Hungary general govt deficit in 2011 confirmed at 110% of modified target
Hungary had a cash flow-based general government deficit, excluding local councils, of HUF 1,734.4bn at the end of December or 110.0% of the modified full-year target, the National Economy Ministry said in a second reading of the data on Monday.
The figures were unchanged from the preliminary ones published on January 9.
The ministry said that the deficit was about 2.5 times the original target.
It noted several one-off items - adding up to HUF 1,114.6bn - that contributed to the overshoot, namely the purchase of shares of Hungarian oil and gas company MOL for HUF 498.6bn, a preliminary estimated HUF 250.0bn in VAT refunds made necessary by a decision of the European Court, a HUF 120.0bn capital raise in the state-owned Hungarian Development Bank (MFB), the takeover of HUF 50.0bn in debt from state-owned railway company MAV and the takeover of HUF 196.0bn in debt from county councils.
Excluding these one-off items, the deficit would have reached HUF 619.8bn, under the original target of HUF 687.4bn.
Including one-of items, the accrual-based general government is expected to show a surplus of HUF about HUF 976bn or 3.5% of GDP, the ministry said.
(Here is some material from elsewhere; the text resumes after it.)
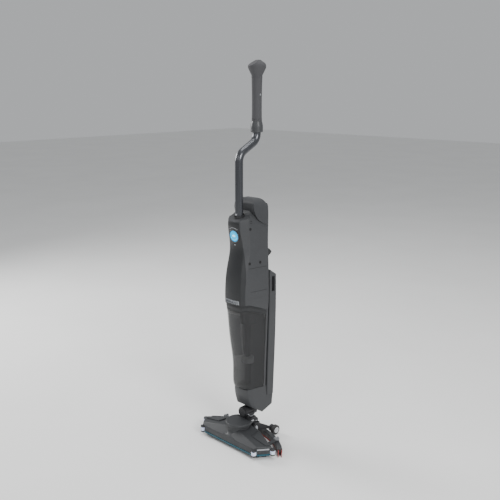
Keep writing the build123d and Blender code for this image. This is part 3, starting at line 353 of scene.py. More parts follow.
def lit_display(colours):
    """The lit round button: bright middle, softer towards the rim."""
    finish = Finish("lit_display", colours.display, 0.18)
    centre = finish.node("ShaderNodeVectorMath", operation="DISTANCE")
    centre.inputs[1].default_value = BUTTON_CENTRE
    finish.link(finish.coords.outputs["Object"], centre.inputs[0])
    rim = finish.spread(centre.outputs["Value"], 0.0, 0.65, 0.009, 0.0175)
    finish.tint(rim, (0.0, 0.27, 0.62))
    finish.shade(finish.noise(160.0, 2.0), 0.08)
    base = finish.shader.inputs["Base Color"].links[0].from_socket
    finish.link(base, finish.shader.inputs["Emission Color"])
    finish.shader.inputs["Emission Strength"].default_value = 0.7
    finish.shader.inputs["Specular IOR Level"].default_value = 0.1
    return finish


def lit_mark(colours):
    finish = Finish("lit_mark", (0.22, 0.68, 0.90), 0.3)
    finish.shade(finish.noise(300.0, 2.0), 0.05)
    finish.shader.inputs["Emission Color"].default_value = (0.7, 0.93, 1.0, 1)
    finish.shader.inputs["Emission Strength"].default_value = 1.4
    return finish


def pale_print(colours):
    finish = Finish("pale_print", (0.42, 0.43, 0.45), 0.5)
    finish.shade(finish.noise(700.0, 3.0), 0.15)
    return finish


# Pale plastic of the wing trim and arm caps, also the painted highlight on the neck's rims.
def pale_trim(colours):
    return moulded_plastic("pale_trim", (0.34, 0.35, 0.37), 0.36)


def baffle_clear(colours):
    """Pale sheet behind the recovery tank's front: a painted reflection that lightens the front."""
    finish = Finish("baffle_clear", (0.5, 0.51, 0.53), 0.3)
    finish.shade(finish.noise(40.0, 4.0, (1, 1, 0.2)), 0.12)
    return finish


def circuit_board(colours):
    finish = Finish("circuit_board", (0.012, 0.10, 0.05), 0.35)
    finish.shade(finish.noise(400.0, 2.0), 0.2)
    return finish


def filter_mesh(colours):
    """Fine woven mesh of the filter basket."""
    finish = Finish("filter_mesh", (0.05, 0.052, 0.055), 0.6)
    finish.shade(finish.noise(1600.0, 1.0), 0.5)
    finish.bump(finish.noise(1600.0, 1.0), 0.0003)
    return finish


SLOT_FINISHES = {
    "body_grey": body_plastic,
    "deck_grey": deck_plastic,
    "panel_dark": panel_plastic,
    "inner_black": inner_plastic,
    "strip_teal": strip_plastic,
    "roller_pale": roller_plastic,
    "hub_white": hub_plastic,
    "tyre_rubber": tyre_rubber,
    "blade_red": blade_rubber,
    "bristle_grey": bristle_nylon,
    "steel_pin": turned_steel,
    "tube_dark": coated_tube,
    "tank_smoke": smoke_clear,
    "motor_metal": plated_can,
    "knob_grey": knob_plastic,
    "latch_silver": latch_plastic,
    "bezel_dark": bezel_plastic,
    "display_blue": lit_display,
    "board_green": circuit_board,
    "grip_rubber": grip_rubber,
}
EXTRA_FINISHES = (lit_mark, pale_print, filter_mesh, black_steel, pale_trim, baffle_clear)


def material(name):
    return bpy.data.materials[name]


def finish_of(slot):
    """The material that a record slot takes."""
    return material(SLOT_FINISHES[slot].__name__)


# ---------------------------------------------------------------- mesh tools
def piece_from(bm, name, slot, body, finish=None, smooth=True):
    """Turn a bmesh into a finished piece that rides on a body."""
    bmesh.ops.remove_doubles(bm, verts=bm.verts, dist=1e-6)
    bmesh.ops.recalc_face_normals(bm, faces=bm.faces)
    mesh = bpy.data.meshes.new(name)
    bm.to_mesh(mesh)
    bm.free()
    return piece_of_mesh(mesh, name, slot, body, finish, smooth)


def piece_of_mesh(mesh, name, slot, body, finish=None, smooth=True):
    """Give a mesh its finish, taken from its slot unless one is given, and its body."""
    piece = bpy.data.objects.new(name, mesh)
    bpy.context.collection.objects.link(piece)
    mesh.materials.clear()
    mesh.materials.append(finish or finish_of(slot))
    for face in mesh.polygons:
        face.use_smooth = smooth
        face.material_index = 0
    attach(piece, body)
    return piece


def host_curves(name, rows):
    """Poly splines through rows of points, as the path that a node tree follows."""
    curve = bpy.data.curves.new(name, "CURVE")
    curve.dimensions = "3D"
    for row in rows:
        spline = curve.splines.new("POLY")
        spline.points.add(len(row) - 1)
        for target, point in zip(spline.points, row):
            target.co = (*point, 1)
    host = bpy.data.objects.new(name, curve)
    bpy.context.collection.objects.link(host)
    return host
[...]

Excluding one-off items, the cash flow-based data are confirmation the accrual-based deficit target of 2.94% of GDP will be met, it added.
For the full year, the central budget ran a HUF 1,718.3bn deficit and the social insurance funds were HUF 83.3bn in the red, but separate state funds had a HUF 67.2bn surplus.
General government revenue came to HUF 13,208.9bn for the year, against expenditures of HUF 14,943.3bn.
In December alone, the general government ran a HUF 486.5bn deficit. The central budget was HUF 422.1bn in the red, separate state funds had a HUF 11.4bn deficit and the shortfall was HUF 53.0bn for social insurance funds.